U.S. Money Reserve President, Philip Diehl, Discusses Leadership, the Gold Market and the Case for Owning Gold Coins
Listen to interview with host Eric Dye & guest Philip N. Diehl discuss the following:
- How did your leadership background as the Director of the U.S. Mint qualify you for the role of President of U.S. Money Reserve?
- In what ways are you an effective leader at U.S. Money Reserve, and what is the most rewarding aspect of your job?
- If you would, tell us about U.S. Money Reserve’s offerings and what appeals to your customers and their demographic?
- How is U.S. Money Reserve different from its competitors?
- Why should a person own US Government minted gold and silver coins instead of just owning gold bars or gold bullion?
- What has impacted the gold market the most over the past decade?
From his creation of the popular 50 States Quarter program to launching the first-ever U.S. government-issued platinum coin, Philip N. Diehl is considered one of the most influential U.S. Mint Directors of the modern era.
Prior to his work at the Mint, Diehl served as chief of staff of the U.S. Department of the Treasury and as staff director of the U.S. Senate Finance Committee. After serving as staff director of the Senate Finance Committee and chief of staff of the U.S. Treasury, Diehl was nominated by President Bill Clinton to be Director of the United States Mint. By working closely with senior officials in the Executive Branch and on Capitol Hill, he developed a deep understanding of fiscal and monetary policy that continues to inform his work in the precious metals industry.

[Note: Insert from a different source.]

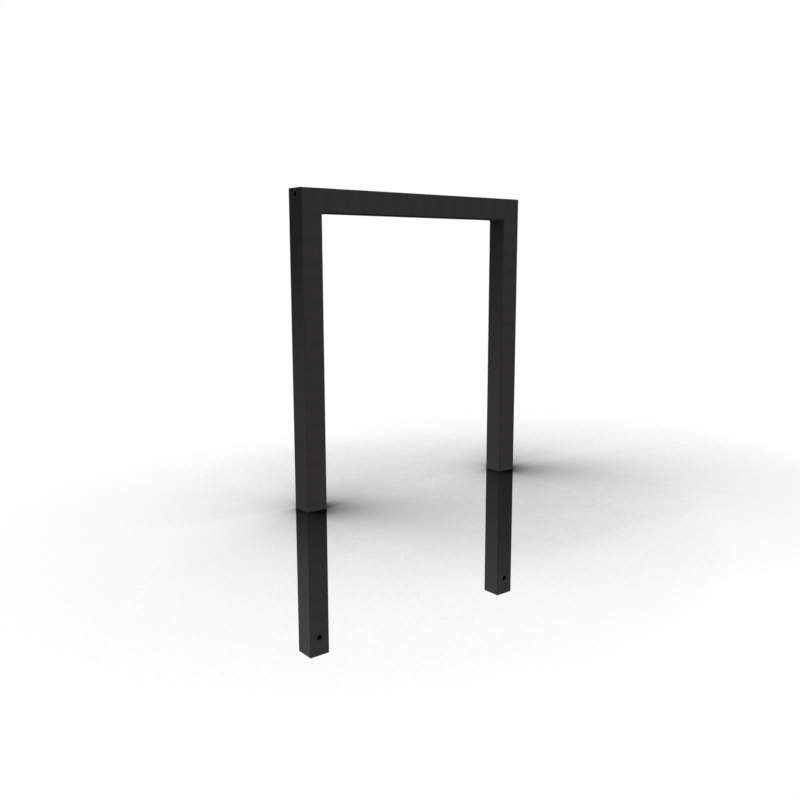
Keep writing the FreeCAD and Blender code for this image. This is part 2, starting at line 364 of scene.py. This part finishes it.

Diehl’s first initiative as Mint Director was a multi-year customer service overhaul that ultimately led to the U.S. Mint earning the second highest score of all Federal agencies surveyed on the preeminent University of Michigan School of Business Customer Satisfaction Index during his tenure. Diehl’s legacy at the Mint includes spearheading the creation of the popular 50 States Quarter program, which became the most successful coin program in the nation’s history. He later launched the Sacagawea Dollar, which sold more in its first 10 months than the Susan B. Anthony Dollar did in 20 years, as well as the nation’s first platinum coin—the Platinum American Eagle Bullion Coin—which quickly won the lion’s share of the world market for platinum bullion coins. All of these efforts led to an increase in annual profits for the Mint from $450 million in Diehl’s first year to $2.5 billion in his final year as Mint Director.
President of U.S. Money Reserve
Following his work in Washington, D.C., Diehl returned to his home state of Texas and now serves as president of U.S. Money Reserve. He is also a member of the boards of the Industry Council for Tangible Assets (ICTA) and Coalition for Equitable Regulation and Taxation (CERT), and a co-founder of the Gold and Silver Political Action Committee, which represents the interests of the industry and its clients in Washington, D.C.